Central banks in Europe have also now definitively switched to hawkish monetary policy settings. The Bank of England raised rates by 0.5% for the second consecutive week, but markets were also pricing in the possibility of a 0.75% hike. Switzerland’s central bank increased rates by 0.75% and now has a base rate above zero for the first time since late 2014. The Norwegian central bank increased rates by 0.5% to 2.25%, and the Swedish central bank surprised by raising rates by 1% to 1.75%

Compared to the US, business activity is doing poorly. Activity in manufacturing fell from 49.6 to 48.5 and in the service sector from 49.8 to 48.9. The composite PMI fell to 48.2, the worst reading in two years.
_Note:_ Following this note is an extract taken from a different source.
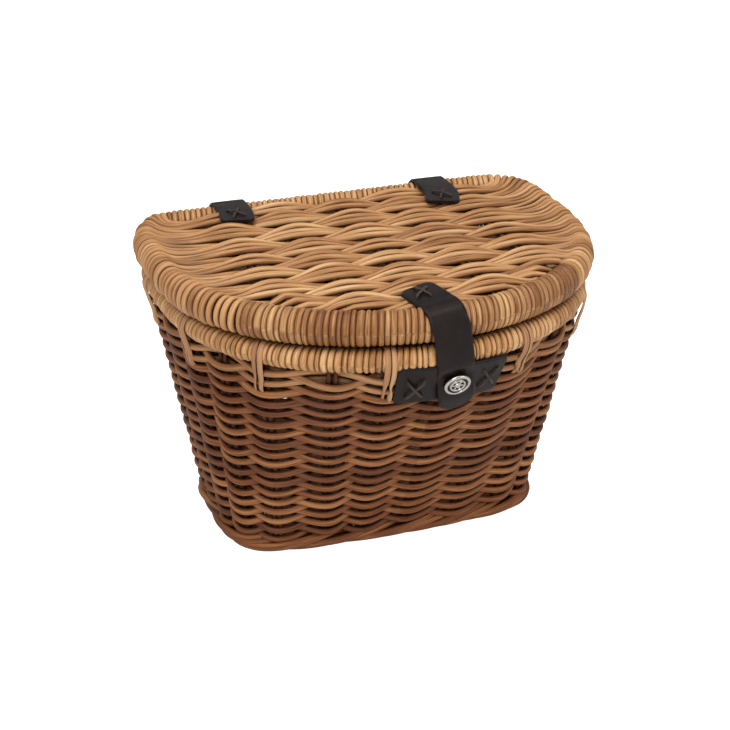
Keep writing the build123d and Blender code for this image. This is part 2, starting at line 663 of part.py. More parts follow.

What to watch out for this week

  • We will hear the most important news at the end of the week. We will hear the final US GDP number on Thursday, confirming a possible technical recession in the world’s largest economy. Then on Friday, the most interesting will be the YoY reading of the PCE Price Index, considered the most important inflation gauge in the Fed’s interest rate decisions.
  • On Tuesday, reports on durable goods orders, consumer confidence, and new home sales will be released, with pending home sales added on Wednesday.
  • St. Louis Fed President James Bullard, Cleveland Fed President Loretta Mester, Chicago Fed head Charles Evans, Atlanta Fed President Raphael Bostic and Fed Vice Chair Lael Brainard are all due to speak during the week. Investors will thus anxiously await hints of a possible further 0.75% rate hike in November.
  • Also, we won’t know the European numbers (plus separate German ones) on inflation and unemployment until Friday. In any case, it will be interesting to see how this affects the stance of ECB policymakers. On Monday, ECB chief Christine Lagarde will give a speech in Brussels.
  • The developments from Monday morning show that we should prepare for increased volatility during the week, which can occur on a broader range of currencies, not only on EURUSD or USDJPY.